Disc 1 contains 20 episodes, and of those 20, only the first and last ones are truly entertaining. The first one, “No Laughing,” has our heroes getting sent to the principal’s office in each of their first four classes, because they can’t stop laughing. Principal McVicker is about to suspend them for a week, but then comes up with a much better plan. He keeps them in school, but on probation; if they laugh at all in class over the next week, they’re expelled. Of course, their hardass teacher Bradley Buzzcut is teaching sex ed in their very first class, and watching the boys stifle the laughs, then letting them all out after school, is sublime.

The last, and only other decent episode on Disc 1, is “Figure Drawing,” where the boys stumble upon a furthering-education class where students draw naked models. The jokes write themselves from that point. The problem is that there are 18 decent to redundant episodes in between these two moments of joy. Disc 2 has one notable episode, where the teachers are finally fed up with how colossally stupid they are, and send them back a grade. This continues until they wind up in kindergarten, and they even fail that grade. It was a story line that was begging to be done, and they made the most of it. The last scene of the two principals shoving the boys back and forth to each other is priceless. Still, that is three good videos. Out of forty.

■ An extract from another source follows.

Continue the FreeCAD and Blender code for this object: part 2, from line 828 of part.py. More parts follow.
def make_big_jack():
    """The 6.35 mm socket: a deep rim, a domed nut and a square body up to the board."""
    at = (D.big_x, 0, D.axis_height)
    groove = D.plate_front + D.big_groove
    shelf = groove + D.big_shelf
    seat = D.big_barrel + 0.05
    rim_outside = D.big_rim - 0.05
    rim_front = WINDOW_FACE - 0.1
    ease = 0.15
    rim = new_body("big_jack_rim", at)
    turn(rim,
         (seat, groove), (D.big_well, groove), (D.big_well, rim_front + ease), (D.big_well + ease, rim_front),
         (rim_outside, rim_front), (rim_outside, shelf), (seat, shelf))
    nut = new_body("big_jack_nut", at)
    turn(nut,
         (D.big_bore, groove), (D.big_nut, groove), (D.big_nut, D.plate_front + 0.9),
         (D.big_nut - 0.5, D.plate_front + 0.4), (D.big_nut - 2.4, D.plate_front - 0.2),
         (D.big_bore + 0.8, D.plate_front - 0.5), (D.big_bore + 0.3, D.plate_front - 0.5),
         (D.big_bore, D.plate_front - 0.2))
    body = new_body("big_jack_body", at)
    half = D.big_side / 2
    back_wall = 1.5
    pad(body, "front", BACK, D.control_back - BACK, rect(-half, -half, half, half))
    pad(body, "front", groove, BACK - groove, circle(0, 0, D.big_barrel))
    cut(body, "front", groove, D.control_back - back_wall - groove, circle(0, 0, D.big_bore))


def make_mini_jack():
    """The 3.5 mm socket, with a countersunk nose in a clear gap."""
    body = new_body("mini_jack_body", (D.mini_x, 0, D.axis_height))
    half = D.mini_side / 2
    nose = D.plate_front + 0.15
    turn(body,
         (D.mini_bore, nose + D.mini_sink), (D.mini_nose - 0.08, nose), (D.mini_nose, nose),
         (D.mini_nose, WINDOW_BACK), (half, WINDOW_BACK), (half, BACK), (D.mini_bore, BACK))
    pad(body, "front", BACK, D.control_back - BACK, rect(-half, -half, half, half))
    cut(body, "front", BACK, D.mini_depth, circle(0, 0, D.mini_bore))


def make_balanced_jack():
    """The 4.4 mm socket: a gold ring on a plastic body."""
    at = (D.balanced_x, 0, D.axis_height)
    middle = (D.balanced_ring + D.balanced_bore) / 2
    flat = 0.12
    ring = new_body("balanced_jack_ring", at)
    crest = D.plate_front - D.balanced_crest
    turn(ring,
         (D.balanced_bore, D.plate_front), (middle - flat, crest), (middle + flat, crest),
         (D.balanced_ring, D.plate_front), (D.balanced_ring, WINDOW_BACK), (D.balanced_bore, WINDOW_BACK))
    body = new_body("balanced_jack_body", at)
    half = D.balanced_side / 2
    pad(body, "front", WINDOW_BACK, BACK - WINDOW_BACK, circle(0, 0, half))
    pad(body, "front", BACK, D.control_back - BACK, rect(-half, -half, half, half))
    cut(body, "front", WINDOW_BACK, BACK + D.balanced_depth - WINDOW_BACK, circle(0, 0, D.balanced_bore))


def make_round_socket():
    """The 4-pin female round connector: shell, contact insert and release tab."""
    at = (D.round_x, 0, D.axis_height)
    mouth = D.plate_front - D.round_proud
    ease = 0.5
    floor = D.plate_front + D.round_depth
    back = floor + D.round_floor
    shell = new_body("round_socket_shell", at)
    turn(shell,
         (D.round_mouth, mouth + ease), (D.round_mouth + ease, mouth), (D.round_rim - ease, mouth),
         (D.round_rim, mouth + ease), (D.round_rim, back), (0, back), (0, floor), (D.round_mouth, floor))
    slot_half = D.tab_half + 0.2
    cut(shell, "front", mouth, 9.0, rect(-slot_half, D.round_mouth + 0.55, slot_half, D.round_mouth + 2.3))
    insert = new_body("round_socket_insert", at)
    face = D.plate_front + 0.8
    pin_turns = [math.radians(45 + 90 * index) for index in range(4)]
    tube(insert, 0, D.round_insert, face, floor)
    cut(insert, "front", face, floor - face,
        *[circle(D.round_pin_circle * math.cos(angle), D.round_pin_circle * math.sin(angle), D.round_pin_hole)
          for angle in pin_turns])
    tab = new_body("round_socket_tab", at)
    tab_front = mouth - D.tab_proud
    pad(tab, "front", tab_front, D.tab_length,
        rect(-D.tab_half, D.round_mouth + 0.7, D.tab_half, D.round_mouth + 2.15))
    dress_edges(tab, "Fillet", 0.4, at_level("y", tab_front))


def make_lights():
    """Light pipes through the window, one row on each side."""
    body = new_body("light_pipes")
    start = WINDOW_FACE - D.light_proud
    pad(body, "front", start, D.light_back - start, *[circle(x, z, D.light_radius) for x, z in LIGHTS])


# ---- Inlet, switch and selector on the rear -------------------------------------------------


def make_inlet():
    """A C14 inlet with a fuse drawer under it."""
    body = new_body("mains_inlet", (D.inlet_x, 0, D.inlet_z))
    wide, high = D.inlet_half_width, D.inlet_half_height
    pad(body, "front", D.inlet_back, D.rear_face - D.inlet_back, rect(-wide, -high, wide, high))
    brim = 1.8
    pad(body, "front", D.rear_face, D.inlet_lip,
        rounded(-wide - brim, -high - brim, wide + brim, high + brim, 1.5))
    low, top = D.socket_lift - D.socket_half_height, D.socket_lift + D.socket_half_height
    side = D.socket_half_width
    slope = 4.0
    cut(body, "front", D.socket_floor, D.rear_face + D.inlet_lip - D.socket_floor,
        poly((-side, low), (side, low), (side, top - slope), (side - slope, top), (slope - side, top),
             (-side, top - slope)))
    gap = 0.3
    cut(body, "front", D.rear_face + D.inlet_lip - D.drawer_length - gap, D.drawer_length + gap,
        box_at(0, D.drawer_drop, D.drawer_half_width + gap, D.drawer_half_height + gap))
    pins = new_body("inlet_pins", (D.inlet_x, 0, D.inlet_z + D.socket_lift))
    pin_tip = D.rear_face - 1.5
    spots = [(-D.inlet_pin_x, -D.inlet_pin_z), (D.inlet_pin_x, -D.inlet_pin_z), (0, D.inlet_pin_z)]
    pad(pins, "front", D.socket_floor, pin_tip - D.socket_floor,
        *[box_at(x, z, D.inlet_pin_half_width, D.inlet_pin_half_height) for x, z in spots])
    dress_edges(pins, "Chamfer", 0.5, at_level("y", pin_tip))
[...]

All of these episodes, we are led to believe, are Mike Judge’s favorites. And yet, not once in this entire set does the word “Fire!” escape Beavis’ lips. Are they still under that self-imposed gag order after that kid burned his trailer to the ground? Nearly every episode has a “Director’s Cut” asterisk next to it, yet none of the “Fire!” episodes are included? Nonsense. There are surely better episodes than this out there that Judge did not, or could not, include.

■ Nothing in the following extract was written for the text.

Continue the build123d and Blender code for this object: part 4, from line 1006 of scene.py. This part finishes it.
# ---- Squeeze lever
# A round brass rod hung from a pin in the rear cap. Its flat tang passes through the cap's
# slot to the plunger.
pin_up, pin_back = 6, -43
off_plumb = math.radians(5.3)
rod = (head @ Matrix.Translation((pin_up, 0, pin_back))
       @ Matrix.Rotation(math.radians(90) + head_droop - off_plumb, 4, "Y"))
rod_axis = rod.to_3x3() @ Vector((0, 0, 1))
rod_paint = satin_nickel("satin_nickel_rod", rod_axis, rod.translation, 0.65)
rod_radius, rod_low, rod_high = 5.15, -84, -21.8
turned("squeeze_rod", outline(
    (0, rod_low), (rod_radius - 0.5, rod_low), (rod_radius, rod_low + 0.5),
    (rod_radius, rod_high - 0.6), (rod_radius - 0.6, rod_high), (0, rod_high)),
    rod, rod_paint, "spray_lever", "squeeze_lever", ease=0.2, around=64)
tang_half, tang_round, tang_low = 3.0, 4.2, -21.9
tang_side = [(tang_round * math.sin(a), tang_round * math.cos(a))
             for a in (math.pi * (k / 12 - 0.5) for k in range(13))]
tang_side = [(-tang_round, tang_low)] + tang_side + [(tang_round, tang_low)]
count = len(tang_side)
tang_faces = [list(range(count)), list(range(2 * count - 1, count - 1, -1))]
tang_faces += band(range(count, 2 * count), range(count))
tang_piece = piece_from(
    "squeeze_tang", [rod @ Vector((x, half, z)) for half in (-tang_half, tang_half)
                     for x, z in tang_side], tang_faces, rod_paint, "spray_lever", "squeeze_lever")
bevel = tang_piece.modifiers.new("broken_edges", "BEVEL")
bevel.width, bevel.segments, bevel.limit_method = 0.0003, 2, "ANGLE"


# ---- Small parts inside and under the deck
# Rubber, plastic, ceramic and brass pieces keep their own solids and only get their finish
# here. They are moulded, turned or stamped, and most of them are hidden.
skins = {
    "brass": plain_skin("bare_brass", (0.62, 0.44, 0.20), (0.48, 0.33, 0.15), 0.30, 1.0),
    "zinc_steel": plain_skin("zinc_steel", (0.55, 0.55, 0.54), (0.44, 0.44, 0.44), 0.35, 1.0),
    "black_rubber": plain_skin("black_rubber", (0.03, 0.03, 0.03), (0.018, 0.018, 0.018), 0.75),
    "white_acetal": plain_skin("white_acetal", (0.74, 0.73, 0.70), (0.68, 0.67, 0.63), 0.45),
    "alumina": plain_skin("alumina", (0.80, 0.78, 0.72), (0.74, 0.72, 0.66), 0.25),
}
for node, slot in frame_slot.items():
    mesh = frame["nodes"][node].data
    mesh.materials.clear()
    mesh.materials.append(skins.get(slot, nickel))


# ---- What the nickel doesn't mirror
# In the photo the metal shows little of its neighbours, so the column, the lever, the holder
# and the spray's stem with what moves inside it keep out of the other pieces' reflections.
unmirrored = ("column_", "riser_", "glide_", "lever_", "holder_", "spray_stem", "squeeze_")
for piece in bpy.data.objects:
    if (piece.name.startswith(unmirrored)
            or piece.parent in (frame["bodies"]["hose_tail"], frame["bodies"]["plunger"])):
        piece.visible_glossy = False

But that’s okay, because Disc 3 has the long awaited video commentaries, which were frequently the highlight of the shows! Yes, well, that section sucks too, for a couple of reasons. For starters, it doesn’t include any of the signature video moments, like Radiohead’s “Creep,” Beloved’s “Sweet Harmony” (it’s nothing but naked women, prompting Butt-Head to say, “This is the coolest video I’ve ever seen”), or King Missile’s “Detachable Penis,” where the boys practically hyperventilate from laughing so hard. The wordless channel changing on “Ice Ice Baby” would have been a nice addition, too, but they clearly had licensing issues in securing any song where they say anything derogatory about the band in question. (Props to Grim Reaper, though, for allowing use of the god-awful “Fear No Evil” clip.) In their place, we get vids from Deus, Moist, Catherine Wheel, Wilco (“Box Full of Letters,” yawn), and Hum. What, you don’t remember Hum? The other thing that sucks about the music videos there isn’t even a “Play all” option, so you have to select the songs one by one. Morons.

Even worse are the clips where they forced people to “interact” with Beavis & Butt-Head. The bit with David Letterman at the 1994 Video Music Awards is still funny, but the Thanksgiving special with Kurt Loder is just painful to watch. That poor bastard better have gotten hazard pay for that one.

Maybe “South Park” is to blame for how flat “Beavis & Butt-Head” looks today. After all, “South Park” has cruddy animation too, but it’s held up so much more because it actually challenges the intellect of its audience. B&B, meanwhile, were a one-note joke from the very beginning. The fact that it lasted as long as it did, and even spun off a movie, seems like a miracle now. If MTV would like to impress the world with its stellar programming from the ‘90s, how about issuing full seasons of “Daria,” “Sifl & Olly,” and freakin’ “The State,” for crying out loud?